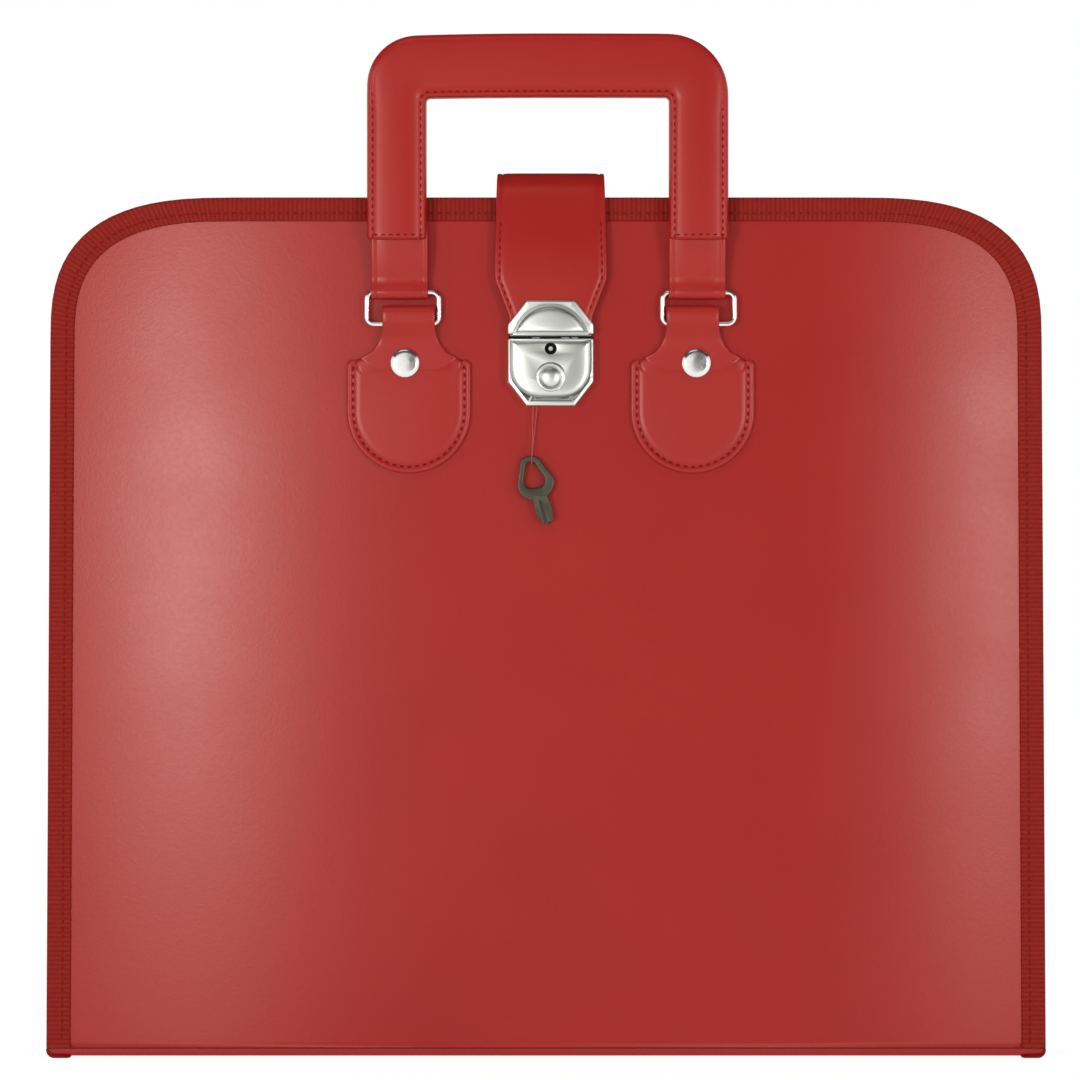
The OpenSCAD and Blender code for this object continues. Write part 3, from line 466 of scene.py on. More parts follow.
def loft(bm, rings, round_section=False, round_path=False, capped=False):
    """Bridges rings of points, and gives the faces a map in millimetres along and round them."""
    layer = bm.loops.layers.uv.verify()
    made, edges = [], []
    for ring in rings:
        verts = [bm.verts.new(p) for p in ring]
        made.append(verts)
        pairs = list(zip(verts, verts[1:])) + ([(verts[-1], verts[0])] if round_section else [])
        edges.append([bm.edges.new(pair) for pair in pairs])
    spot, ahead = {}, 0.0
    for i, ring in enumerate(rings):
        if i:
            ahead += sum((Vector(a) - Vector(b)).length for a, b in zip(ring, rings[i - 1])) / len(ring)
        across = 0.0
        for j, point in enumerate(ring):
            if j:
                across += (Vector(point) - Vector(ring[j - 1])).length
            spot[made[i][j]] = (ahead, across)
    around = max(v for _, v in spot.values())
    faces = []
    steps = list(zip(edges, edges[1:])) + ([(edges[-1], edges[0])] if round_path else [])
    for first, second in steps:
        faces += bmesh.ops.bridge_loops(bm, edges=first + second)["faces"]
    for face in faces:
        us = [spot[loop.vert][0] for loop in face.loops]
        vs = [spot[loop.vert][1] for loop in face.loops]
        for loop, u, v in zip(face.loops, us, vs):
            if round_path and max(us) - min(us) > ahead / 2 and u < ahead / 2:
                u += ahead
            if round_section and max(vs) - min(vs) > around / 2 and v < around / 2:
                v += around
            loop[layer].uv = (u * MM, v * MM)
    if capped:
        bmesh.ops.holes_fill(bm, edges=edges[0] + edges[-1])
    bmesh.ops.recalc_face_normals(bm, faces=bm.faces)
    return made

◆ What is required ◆
Write out all the data again, exactly as it appears.

◆ Answer for the task ◆
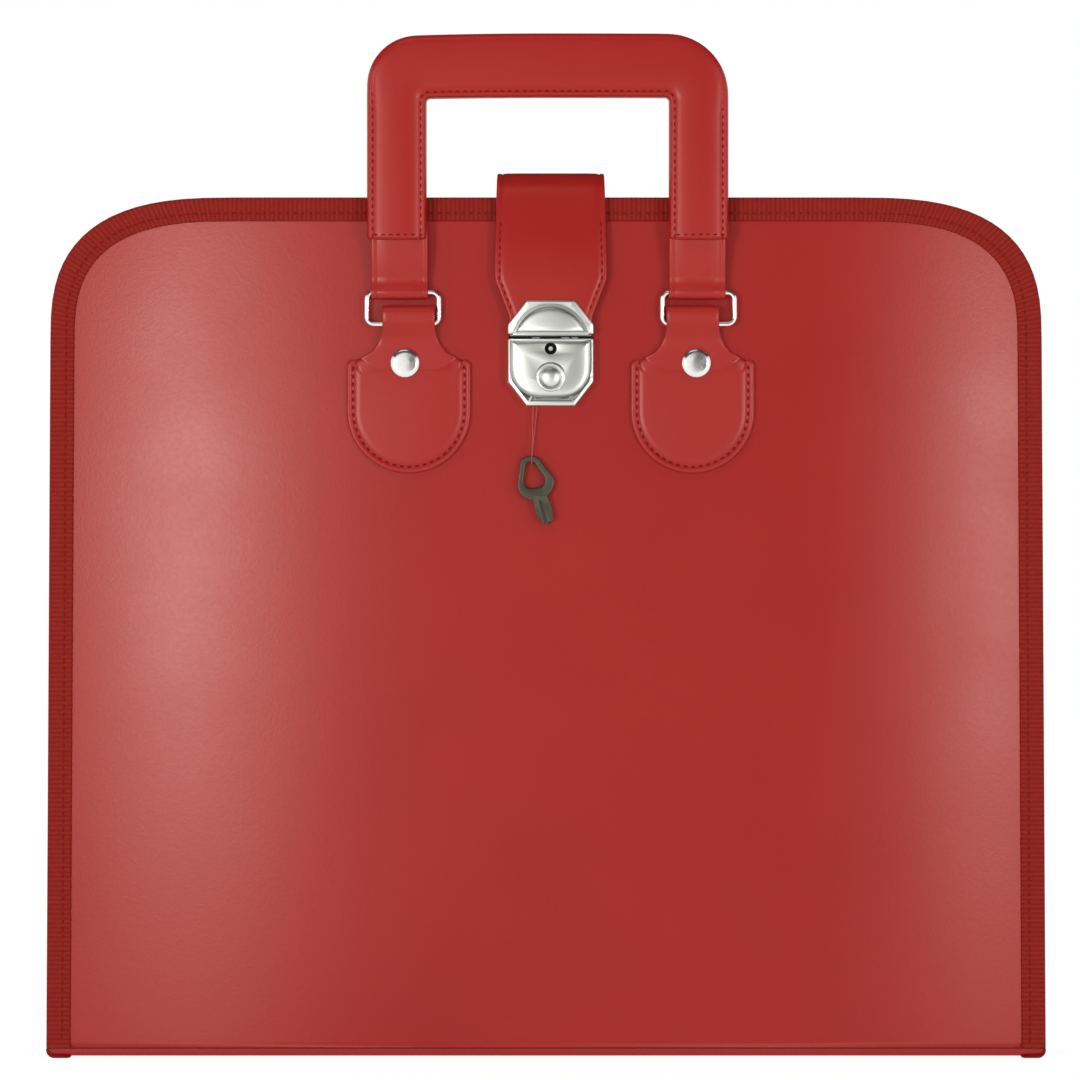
The OpenSCAD and Blender code for this object continues. Write part 3, from line 466 of scene.py on. More parts follow.
def loft(bm, rings, round_section=False, round_path=False, capped=False):
    """Bridges rings of points, and gives the faces a map in millimetres along and round them."""
    layer = bm.loops.layers.uv.verify()
    made, edges = [], []
    for ring in rings:
        verts = [bm.verts.new(p) for p in ring]
        made.append(verts)
        pairs = list(zip(verts, verts[1:])) + ([(verts[-1], verts[0])] if round_section else [])
        edges.append([bm.edges.new(pair) for pair in pairs])
    spot, ahead = {}, 0.0
    for i, ring in enumerate(rings):
        if i:
            ahead += sum((Vector(a) - Vector(b)).length for a, b in zip(ring, rings[i - 1])) / len(ring)
        across = 0.0
        for j, point in enumerate(ring):
            if j:
                across += (Vector(point) - Vector(ring[j - 1])).length
            spot[made[i][j]] = (ahead, across)
    around = max(v for _, v in spot.values())
    faces = []
    steps = list(zip(edges, edges[1:])) + ([(edges[-1], edges[0])] if round_path else [])
    for first, second in steps:
        faces += bmesh.ops.bridge_loops(bm, edges=first + second)["faces"]
    for face in faces:
        us = [spot[loop.vert][0] for loop in face.loops]
        vs = [spot[loop.vert][1] for loop in face.loops]
        for loop, u, v in zip(face.loops, us, vs):
            if round_path and max(us) - min(us) > ahead / 2 and u < ahead / 2:
                u += ahead
            if round_section and max(vs) - min(vs) > around / 2 and v < around / 2:
                v += around
            loop[layer].uv = (u * MM, v * MM)
    if capped:
        bmesh.ops.holes_fill(bm, edges=edges[0] + edges[-1])
    bmesh.ops.recalc_face_normals(bm, faces=bm.faces)
    return made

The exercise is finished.